I ran with your suggestion and it works quite well (results below).  It
proved a bit more involved to get working because I needed to:
1) Fix the fact that I was _always_ seeing a return from
   persistent_prepare_merge() that was equal to ps->current_committed
2) Fix areas that needed to properly use s->merge_write_interlock_n
   - assumption of only 1 chunk per dm_kcopyd_copy() was somewhat
     wide-spread

The changes are detailed at the end of this mail.  I still have a "TODO"
that you'll see in the patch that speaks to needing to have
snapshot_merge_process() check all origin chunks via __chunk_is_tracked()
rather than just the one check of the first chunk.  Your feedback here
would be much appreciated.  I'm not completely clear on the intent of
the __chunk_is_tracked() check there and what it now needs to do.

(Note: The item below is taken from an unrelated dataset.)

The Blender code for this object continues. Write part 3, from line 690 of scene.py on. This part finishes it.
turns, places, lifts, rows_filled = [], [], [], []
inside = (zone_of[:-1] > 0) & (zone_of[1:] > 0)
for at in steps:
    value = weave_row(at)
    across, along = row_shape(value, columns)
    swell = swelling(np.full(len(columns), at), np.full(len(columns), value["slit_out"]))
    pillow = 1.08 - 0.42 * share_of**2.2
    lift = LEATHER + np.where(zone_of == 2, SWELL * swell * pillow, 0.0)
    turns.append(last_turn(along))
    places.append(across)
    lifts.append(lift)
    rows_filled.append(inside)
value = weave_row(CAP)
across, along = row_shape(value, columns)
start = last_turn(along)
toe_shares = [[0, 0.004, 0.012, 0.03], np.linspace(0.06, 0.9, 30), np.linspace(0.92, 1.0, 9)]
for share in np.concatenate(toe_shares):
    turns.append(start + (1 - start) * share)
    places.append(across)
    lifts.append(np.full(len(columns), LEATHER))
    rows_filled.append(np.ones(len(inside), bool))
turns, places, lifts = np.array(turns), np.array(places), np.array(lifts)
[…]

Here are performance results from some mkfs-based testing:

# lvcreate -n testlv -L 32G test
# lvcreate -n testlv_snap -s -L 7G test/testlv

# time mkfs.ext3 /dev/test/testlv
...
real    1m7.827s
user    0m0.116s
sys     0m11.017s

# lvs
  LV          VG   Attr   LSize  Origin Snap%  Move Log Copy%  Convert
  testlv      test owi-a- 32.00G
  testlv_snap test swi-a-  7.00G testlv   9.05

before:
-------
# time lvconvert -M test/testlv_snap
  Merging of volume testlv_snap started.
  ...
  Merge into logical volume testlv finished.
  Logical volume "snapshot1" successfully removed

real    22m33.100s
user    0m0.045s
sys     0m0.711s


after:
------
# time lvconvert -M test/testlv_snap
  Merging of volume testlv_snap started.
  testlv: Merged: 6.4%
  testlv: Merged: 3.5%
  testlv: Merged: 0.9%
  testlv: Merged: 0.0%
  Merge into logical volume testlv finished.
  Logical volume "snapshot1" successfully removed

real    1m0.881s [NOTE: we could be ~15 sec faster than reported]
user    0m0.015s
sys     0m0.560s


So we're now seeing _very_ respectible snapshot-merge performance; but
please review the following patch in case I'm somehow cheating, thanks!

Mike

---
 drivers/md/dm-snap-persistent.c |    6 ++--
 drivers/md/dm-snap.c            |   71 +++++++++++++++++++++++---------------
 2 files changed, 46 insertions(+), 31 deletions(-)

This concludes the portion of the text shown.